Every color of the Sun’s rainbow: Why are there so many missing?

What you see here is the entire gamut of our Sun’s visible light output. It clearly shows you how the Sun emits almost every color, but how the output of some colors, such as yellow and green, are brighter than others. Perhaps more interestingly, though, the black lines illustrate the portions of the visible light spectrum that are not emitted by the Sun — and to this day, we still don’t know why some portions of the visible solar spectrum are absent.

The image above is called the absorption spectrum of the Sun, was observed by the Fourier Transform Spectrometer at the National Solar Observatory on Kitt Peak, near Tucson, Arizona. The data, which is in essence gathered by shining sunlight through a very accurate prism, was compiled into a Solar Flux Atlas. The Atlas recorded the entirety of Sun’s emitted light from 296nm to 1300nm, but for the absorption spectrum above, that range was narrowed to the visible light range — 400nm (purple) to 700nm (red). In the image above, each of the 50 rows represents 60 angstroms, or 6nm.

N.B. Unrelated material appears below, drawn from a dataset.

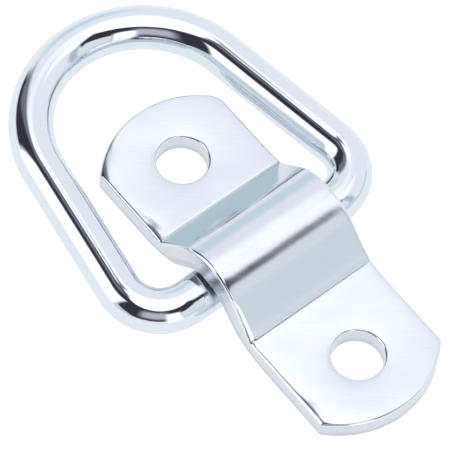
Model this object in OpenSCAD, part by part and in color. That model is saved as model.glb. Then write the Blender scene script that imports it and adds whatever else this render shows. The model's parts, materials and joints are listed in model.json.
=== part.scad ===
// Bolt on tie down: a D shaped ring of round bar, held to the deck by a pressed steel strap.
// The strap has one bolt hole in each flange and a raised saddle between them.
// The straight side of the ring lies in the tunnel under the saddle and turns in it.
// Origin: midway between the two bolt holes, on the deck. X runs along the strap, Z is up.
// At rest the ring lies on the deck round the flange on the -X side.

/* [Strap] */
// Width of the strap
strap_w = 21.2; // [16:0.2:30]
// Thickness of the strap
strap_t = 3.5; // [2:0.1:5]
// Distance between the centres of the two bolt holes
hole_spacing = 38; // [34:0.5:60]
// Diameter of the bolt holes
hole_d = 7.4; // [5:0.1:10]
// Reach of each flange beyond the centre of its hole
end_reach = 9.7; // [8:0.1:14]
// Radius of the arc that ends each flange
end_r = 14.3; // [12:0.1:18]
// Radius that blanking leaves along the upper edges of the strap
edge_r = 0.5; // [0.2:0.05:1]
// Radius that punching leaves round the upper rim of each hole
rim_r = 0.3; // [0.1:0.05:0.6]

/* [Saddle] */
// Slope of the saddle's two ramps
ramp_angle = 48; // [40:1:55]
// Shift of the saddle's crest from the middle of the strap
saddle_x = -0.75; // [-1:0.05:1]
// Radius in the corner where a flange turns up into a ramp
foot_r = 1; // [0.5:0.1:2]
// Radius of the same bend on the underside
under_r = 8; // [6:0.1:9]

/* [Ring] */
// Diameter of the ring's round bar
bar_d = 6.35; // [5:0.05:8]
// Length of the straight side, between its two corner bends
straight_l = 25.9; // [25:0.1:40]
// Radius of the two corner bends, at the middle of the bar
corner_r = 6.2; // [5:0.1:10]
// Angle by which each leg leans inwards to the bow
leg_lean = 9; // [2:0.5:12]
// Distance from the straight side to the end of the bow, both at the middle of the bar
ring_reach = 41.3; // [38:0.1:60]

/* [Fit] */
// Gap between the bar and the crest's round underside
bar_gap = 0.5; // [0.4:0.05:1]
// Gap above the bar when the ring lies on the deck
head_gap = 1; // [0.7:0.05:1.3]
// Where the bar lies in the tunnel at rest, from the crest's middle
rest_x = -0.4; // [-0.6:0.05:0.6]
// How far the ring lies to one side at rest
rest_y = -0.45; // [-1:0.05:1]

/* [Hidden] */
$fn = 96;
// Overshoot of every cutter, and the angle by which the end arcs' cutter passes the strap's sides
cut = 1;
end_over = 5;
// Straights run this far into the bends, and are slimmer than them by seam on each face
lap = 0.1;
seam = 0.004;
bar_r = bar_d / 2;
hole_r = hole_d / 2;

// Saddle: centre height of the crest's arc, the joins of ramp and crest, and the ramps' length
tunnel_r = bar_r + bar_gap;
crest_z = bar_d + head_gap - tunnel_r;
crest_r = tunnel_r + strap_t;
function ramp_x(r, z) = (r + (crest_z - z) * cos(ramp_angle)) / sin(ramp_angle);
function bend_run(r) = r * tan(ramp_angle / 2);
foot_x = ramp_x(crest_r, strap_t) + bend_run(foot_r);
ramp_l = (crest_z + crest_r * cos(ramp_angle) - strap_t) / sin(ramp_angle) - bend_run(foot_r);

// Flanges: half the strap's length, the centres of the end arcs and half the angle of each
half_l = hole_spacing / 2 + end_reach;
end_x = half_l - end_r;
end_half = asin(min(1, strap_w / 2 / end_r)) + end_over;

// Ring: the bow's radius and the legs' place follow from their tangent joins
half_straight = straight_l / 2;
bow_r = (corner_r * (1 + sin(leg_lean)) + half_straight * cos(leg_lean)
    - ring_reach * sin(leg_lean)) / (1 - sin(leg_lean));
bow_x = ring_reach - bow_r;
leg_x = corner_r * (1 + sin(leg_lean));
leg_y = half_straight + corner_r * cos(leg_lean);
leg_l = (bow_x + bow_r * sin(leg_lean) - leg_x) / cos(leg_lean);
hinge_x = saddle_x + rest_x;

// Section of the strap with its upper face at x = 0 and both upper edges rounded
module strap_section(w) {
    depth = strap_t + tunnel_r / 2;
    difference() {
        translate([-depth, -w / 2]) square([depth, w]);
        for (side = [0, 1]) mirror([0, side]) translate([0, w / 2]) edge_area(edge_r);
    }
}

// Area outside a rounded edge, with the sharp edge at the origin
module edge_area(r) {
    difference() {
        translate([-r, -r]) square(r + cut);
        translate([-r, -r]) circle(r);
    }
}

// Part of the strap that is straight: starts at the origin and runs along -X
module strap_run(l, w) {
    rotate([0, -90, 0]) linear_extrude(l) strap_section(w);
}

// Half of the strap's upper side: flange, foot bend, ramp and half the crest
module strap_half() {
    translate([-foot_x, 0, strap_t]) strap_run(half_l, strap_w);
    translate([-foot_x, 0, strap_t + foot_r]) rotate([90, 0, 0])
        rotate_extrude(angle = ramp_angle, start = 270)
            translate([foot_r, 0]) mirror([1, 0]) strap_section(strap_w);
    translate([0, 0, crest_z]) rotate([0, -ramp_angle, 0])
        translate([lap, 0, crest_r - seam]) strap_run(ramp_l + 2 * lap, strap_w - 2 * seam);
    translate([0, 0, crest_z]) rotate([90, 0, 0])
        rotate_extrude(angle = ramp_angle, start = 90) translate([crest_r, 0]) strap_section(strap_w);
}

// Side view of the tunnel: round crest, two ramps and the bends at their feet
module tunnel_area() {
    side_x = tunnel_r * sin(ramp_angle);
    side_z = crest_z + tunnel_r * cos(ramp_angle);
    base_x = ramp_x(tunnel_r, 0);
    run = bend_run(under_r);
    translate([0, crest_z]) circle(tunnel_r + seam);
    polygon([
        [-base_x, -cut],
        [-base_x, 0],
        [-side_x, side_z],
        [side_x, side_z],
        [base_x, 0],
        [base_x, -cut]
    ]);
    for (side = [0, 1]) mirror([side, 0]) difference() {
        polygon([
            [side_x, -cut],
            [base_x + run, -cut],
            [base_x + run, under_r],
            [base_x - run * cos(ramp_angle), run * sin(ramp_angle)]
        ]);
        translate([base_x + run, under_r]) circle(under_r + seam);
    }
}

// Plan of the strap: straight sides and an arc at each end
module strap_plan() {
    intersection() {
        square([2 * half_l, strap_w + cut], center = true);
        union() {
            square([2 * end_x, strap_w + cut], center = true);
            for (side = [-1, 1]) translate([side * end_x, 0]) circle(end_r);
        }
    }
}

// Cutter that rounds the upper edge of one end arc
module end_edge() {
    translate([end_x, 0, strap_t])
        rotate_extrude(angle = 2 * end_half, start = -end_half) translate([end_r, 0]) edge_area(edge_r);
}

// One bolt hole with its rounded upper rim
module bolt_hole() {
    translate([0, 0, -cut]) cylinder(r = hole_r, h = strap_t + 2 * cut);
    translate([0, 0, strap_t]) rotate_extrude() translate([hole_r, 0]) mirror([1, 0]) edge_area(rim_r);
}

module bracket() {
    color("silver") difference() {
        intersection() {
            translate([saddle_x, 0, 0]) for (side = [0, 1]) mirror([side, 0, 0]) strap_half();
            linear_extrude(crest_z + crest_r + cut) strap_plan();
        }
        translate([saddle_x, 0, 0]) rotate([90, 0, 0])
            linear_extrude(strap_w + 2 * cut, center = true) tunnel_area();
        for (side = [-1, 1]) translate([side * hole_spacing / 2, 0, 0]) bolt_hole();
        for (side = [0, 1]) mirror([side, 0, 0]) end_edge();
    }
}

// Bar bent round an arc of radius r
module bar_arc(r, start, angle) {
    rotate_extrude(angle = angle, start = start) translate([r, 0]) circle(bar_r);
}

// One side of the ring: half the straight side, a corner bend, a leg and half the bow
module ring_half() {
    rotate([-90, 0, 0]) cylinder(r = bar_r, h = half_straight);
    translate([-corner_r, half_straight, 0]) bar_arc(corner_r, 0, 90 + leg_lean);
    translate([-leg_x, leg_y, 0]) rotate([0, 0, leg_lean]) translate([lap, 0, 0])
        rotate([0, -90, 0]) cylinder(r = bar_r - seam, h = leg_l + 2 * lap);
    translate([-bow_x, 0, 0]) bar_arc(bow_r, 90 + leg_lean, 90 - leg_lean);
}

module d_ring() {
    color("gainsboro") translate([hinge_x, rest_y, bar_r])
        for (side = [0, 1]) mirror([0, side, 0]) ring_half();
}

bracket();
d_ring();
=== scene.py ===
# %% [markdown]
# # A bolt on D ring tie down
#
# This lesson dresses a small deck fitting: a pressed steel strap, bolted down at both ends, holds a
# D shaped ring of round bar in the tunnel under its saddle. Both pieces are bright zinc plated.
# The engineering model is loaded first and never changes. Everything made here is fitted to it.

# %% Load the fixed frame
import json
from math import asin, cos, degrees, pi, radians, sin, tan

import bmesh
import bpy
import numpy as np
from mathutils import Matrix, Vector


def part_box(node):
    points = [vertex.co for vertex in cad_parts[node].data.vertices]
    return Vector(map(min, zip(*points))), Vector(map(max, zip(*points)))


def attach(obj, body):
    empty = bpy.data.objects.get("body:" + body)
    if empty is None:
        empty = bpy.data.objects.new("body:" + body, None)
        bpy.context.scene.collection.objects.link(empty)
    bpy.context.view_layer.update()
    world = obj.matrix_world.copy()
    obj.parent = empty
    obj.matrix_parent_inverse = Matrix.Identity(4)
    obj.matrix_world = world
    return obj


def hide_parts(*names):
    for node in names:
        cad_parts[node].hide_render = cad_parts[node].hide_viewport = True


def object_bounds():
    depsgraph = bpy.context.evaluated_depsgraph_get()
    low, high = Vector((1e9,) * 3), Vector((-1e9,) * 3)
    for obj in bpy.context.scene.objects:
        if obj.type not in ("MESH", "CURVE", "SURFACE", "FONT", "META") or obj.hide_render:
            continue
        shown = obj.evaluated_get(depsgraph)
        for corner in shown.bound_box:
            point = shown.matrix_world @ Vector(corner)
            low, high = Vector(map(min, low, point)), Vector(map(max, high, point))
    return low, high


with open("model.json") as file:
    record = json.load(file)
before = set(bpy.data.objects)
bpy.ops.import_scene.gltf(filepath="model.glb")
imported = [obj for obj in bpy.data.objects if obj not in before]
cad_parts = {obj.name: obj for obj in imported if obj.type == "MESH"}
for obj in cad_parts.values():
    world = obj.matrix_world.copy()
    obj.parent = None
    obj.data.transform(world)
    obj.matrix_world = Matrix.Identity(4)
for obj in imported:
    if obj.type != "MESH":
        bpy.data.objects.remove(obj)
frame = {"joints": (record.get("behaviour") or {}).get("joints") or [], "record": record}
cad_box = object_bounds()
strap_low, strap_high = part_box("bracket")
ring_low, ring_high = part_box("d_ring")
mounts = {m["name"]: m for m in frame["record"]["mounts"]}
hinge = Vector(frame["joints"][0]["pos_m"])
print("strap", tuple(strap_high - strap_low), "ring", tuple(ring_high - ring_low))

# %% [markdown]
# ## Camera
#
# The product is seen from above the near flange with a long lens, so parallel edges stay nearly
# parallel. A camera is easiest to set by the direction it looks from: an azimuth round the object, an
# elevation above the deck, a distance, and a small roll about its own axis. The picture is square, so
# the lens follows from how many picture widths the object's distance holds.

# %% Set the camera
VIEW_AZIMUTH = radians(44.963)
VIEW_ELEVATION = radians(60.617)
VIEW_ROLL = radians(6.967)
VIEW_DISTANCE = 0.51013
VIEW_TARGET = Vector((-0.0087, -0.00046, 0))
PHOTO_SIDE = 450
FOCAL_PIXELS = 3695.8


def add_camera():
    back = Vector((
        sin(VIEW_AZIMUTH) * cos(VIEW_ELEVATION),
        -cos(VIEW_AZIMUTH) * cos(VIEW_ELEVATION),
        sin(VIEW_ELEVATION),
    ))
    camera = bpy.data.objects.new("camera", bpy.data.cameras.new("camera"))
    camera.data.lens = camera.data.sensor_width * FOCAL_PIXELS / PHOTO_SIDE
    look = back.to_track_quat("Z", "Y").to_matrix().to_4x4()
    camera.matrix_world = (
        Matrix.Translation(VIEW_TARGET + back * VIEW_DISTANCE) @ look @ Matrix.Rotation(VIEW_ROLL, 4, "Z")
    )
    bpy.context.scene.collection.objects.link(camera)
    bpy.context.scene.camera = camera
    return camera


camera = add_camera()
print("lens", round(camera.data.lens, 1), "mm")

# %% [markdown]
# ## Shader sums written as sums
#
# A finish is a small formula over the surface. Wrapping a socket in a class with Python's own operators
# lets the formula be read as one line, and each operator adds one Math node. Any other node comes from
# one method, which sets the node's settings first and then its inputs.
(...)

The black lines in the Sun’s spectrum are caused by gases on, or above, the Sun’s surface that absorb some of the emitted light. Every gas (such as helium, hydrogen, oxygen, and so on) has a very specific set of frequencies that it absorbs. If you shine some light through some gas, and then a prism, and record the absorption spectrum, you can say with certainty what that gas is — a valuable tool in chemistry called absorption spectroscopy. NASA’s Curiosity rover uses spectrometers (though not absorption spectrometers) to work out what gases and compounds are present on Mars.

Fraunhofer lines, on the Sun’s absorption spectrum. The letters correspond to various elements (such as helium, sodium) that cause the lines.

For the most part, we know exactly which gases cause each of the black lines — called Fraunhofer lines, after Joseph von Fraunhofer who discovered them in 1814 – in the Sun’s absorption spectrum. Some lines, however, remain mysteriously unidentified. It’s probably not the case that these lines are produced by weird and wonderful elements that don’t exist on Earth, but it’s a possibility.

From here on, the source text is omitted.